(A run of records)
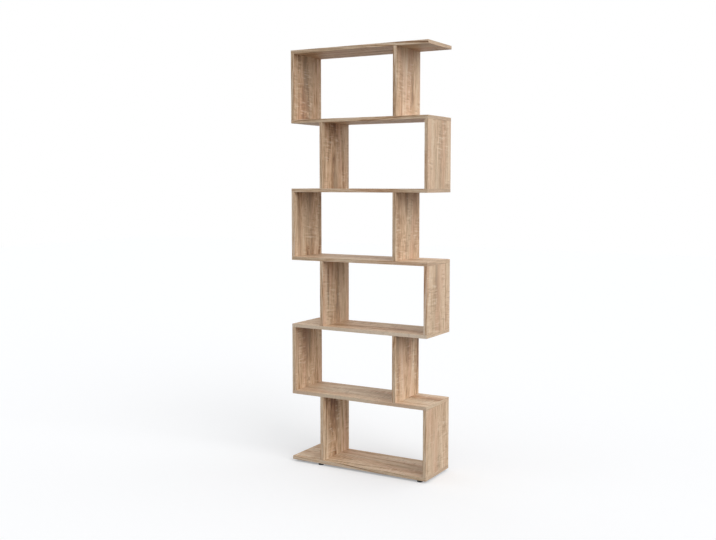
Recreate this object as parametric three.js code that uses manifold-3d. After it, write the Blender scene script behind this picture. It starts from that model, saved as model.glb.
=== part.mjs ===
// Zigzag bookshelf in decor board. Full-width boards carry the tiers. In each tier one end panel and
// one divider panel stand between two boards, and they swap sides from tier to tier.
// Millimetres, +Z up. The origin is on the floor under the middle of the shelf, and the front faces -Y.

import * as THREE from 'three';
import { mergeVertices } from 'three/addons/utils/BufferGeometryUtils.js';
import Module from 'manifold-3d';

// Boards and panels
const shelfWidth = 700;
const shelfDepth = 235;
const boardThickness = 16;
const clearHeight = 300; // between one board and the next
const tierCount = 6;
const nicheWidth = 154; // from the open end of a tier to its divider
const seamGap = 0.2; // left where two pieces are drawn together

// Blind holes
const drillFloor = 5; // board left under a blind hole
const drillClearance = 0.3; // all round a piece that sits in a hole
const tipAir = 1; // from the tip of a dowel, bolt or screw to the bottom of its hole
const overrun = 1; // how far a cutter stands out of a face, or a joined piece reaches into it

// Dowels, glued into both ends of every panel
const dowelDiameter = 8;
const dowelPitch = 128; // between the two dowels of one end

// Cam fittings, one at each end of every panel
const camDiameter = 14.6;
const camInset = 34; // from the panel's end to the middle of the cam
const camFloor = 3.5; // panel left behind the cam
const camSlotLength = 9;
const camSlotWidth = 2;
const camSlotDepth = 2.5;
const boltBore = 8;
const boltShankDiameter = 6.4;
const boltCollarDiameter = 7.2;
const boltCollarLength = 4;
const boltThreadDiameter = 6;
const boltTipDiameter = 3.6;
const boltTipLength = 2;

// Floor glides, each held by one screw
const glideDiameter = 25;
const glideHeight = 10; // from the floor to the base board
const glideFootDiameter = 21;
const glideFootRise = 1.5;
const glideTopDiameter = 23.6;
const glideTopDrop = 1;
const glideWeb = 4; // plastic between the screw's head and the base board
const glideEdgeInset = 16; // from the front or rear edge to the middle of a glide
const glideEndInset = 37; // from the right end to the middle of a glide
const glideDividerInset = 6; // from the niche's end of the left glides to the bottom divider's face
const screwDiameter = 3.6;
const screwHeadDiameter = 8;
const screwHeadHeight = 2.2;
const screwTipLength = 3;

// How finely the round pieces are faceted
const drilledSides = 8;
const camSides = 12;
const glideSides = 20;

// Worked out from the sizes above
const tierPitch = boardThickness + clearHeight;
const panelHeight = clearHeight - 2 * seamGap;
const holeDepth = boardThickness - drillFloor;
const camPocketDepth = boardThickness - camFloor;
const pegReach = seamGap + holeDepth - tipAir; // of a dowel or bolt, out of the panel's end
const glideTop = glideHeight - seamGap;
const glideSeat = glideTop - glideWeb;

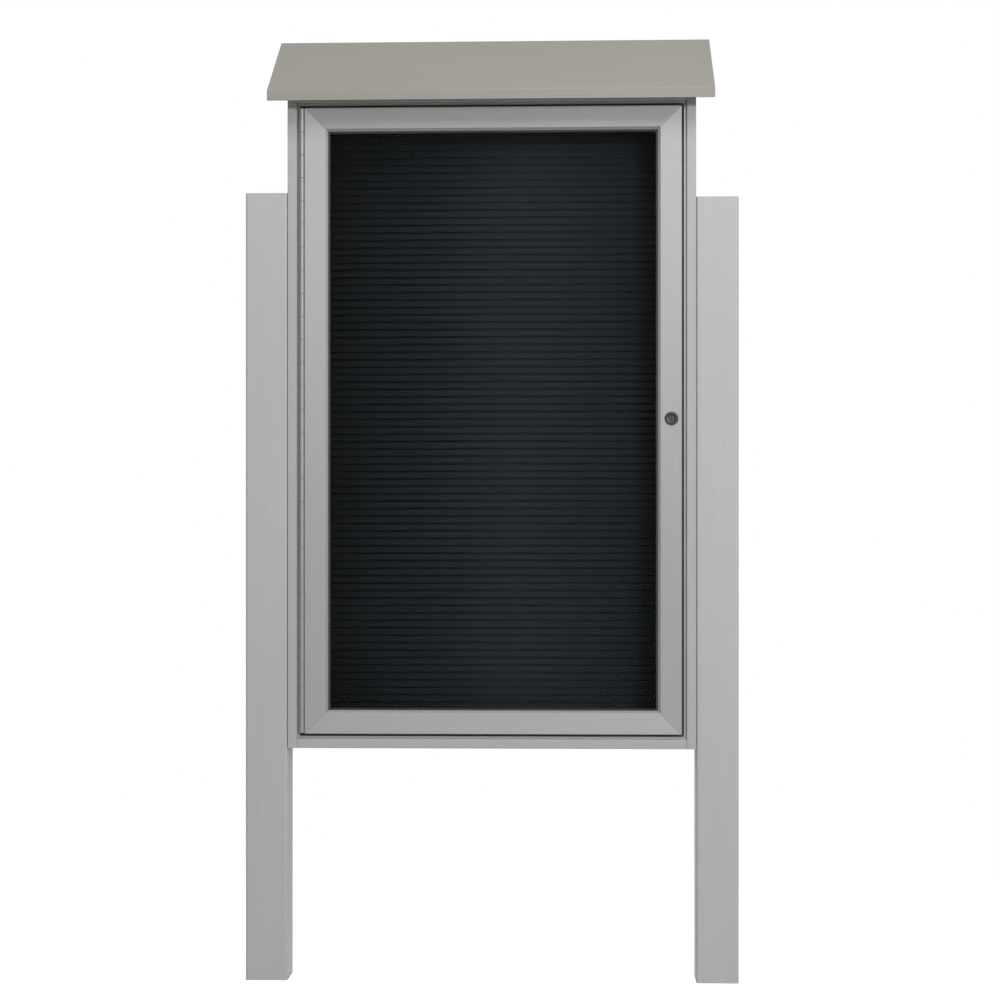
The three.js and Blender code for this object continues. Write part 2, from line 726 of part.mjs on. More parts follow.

- Task requirements -
Begin at the top of the records above and quote each line exactly, ending with the line that contains "const dowelPitch = 128;".

- Correct result -
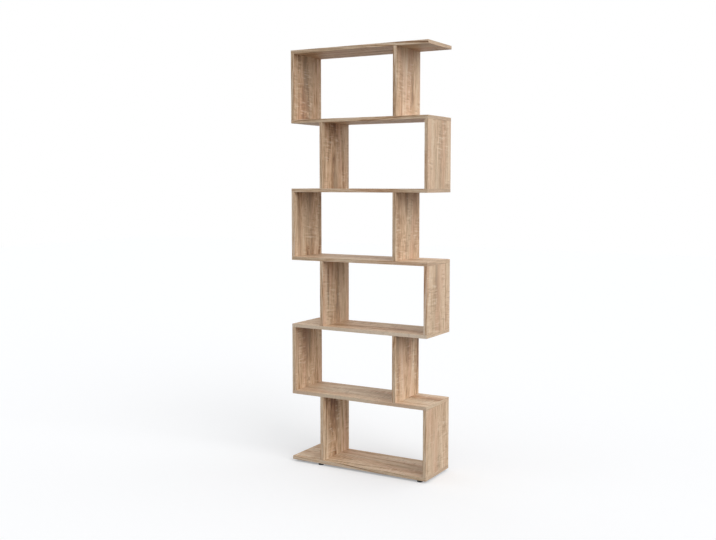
Recreate this object as parametric three.js code that uses manifold-3d. After it, write the Blender scene script behind this picture. It starts from that model, saved as model.glb.
=== part.mjs ===
// Zigzag bookshelf in decor board. Full-width boards carry the tiers. In each tier one end panel and
// one divider panel stand between two boards, and they swap sides from tier to tier.
// Millimetres, +Z up. The origin is on the floor under the middle of the shelf, and the front faces -Y.

import * as THREE from 'three';
import { mergeVertices } from 'three/addons/utils/BufferGeometryUtils.js';
import Module from 'manifold-3d';

// Boards and panels
const shelfWidth = 700;
const shelfDepth = 235;
const boardThickness = 16;
const clearHeight = 300; // between one board and the next
const tierCount = 6;
const nicheWidth = 154; // from the open end of a tier to its divider
const seamGap = 0.2; // left where two pieces are drawn together

// Blind holes
const drillFloor = 5; // board left under a blind hole
const drillClearance = 0.3; // all round a piece that sits in a hole
const tipAir = 1; // from the tip of a dowel, bolt or screw to the bottom of its hole
const overrun = 1; // how far a cutter stands out of a face, or a joined piece reaches into it

// Dowels, glued into both ends of every panel
const dowelDiameter = 8;
const dowelPitch = 128; // between the two dowels of one end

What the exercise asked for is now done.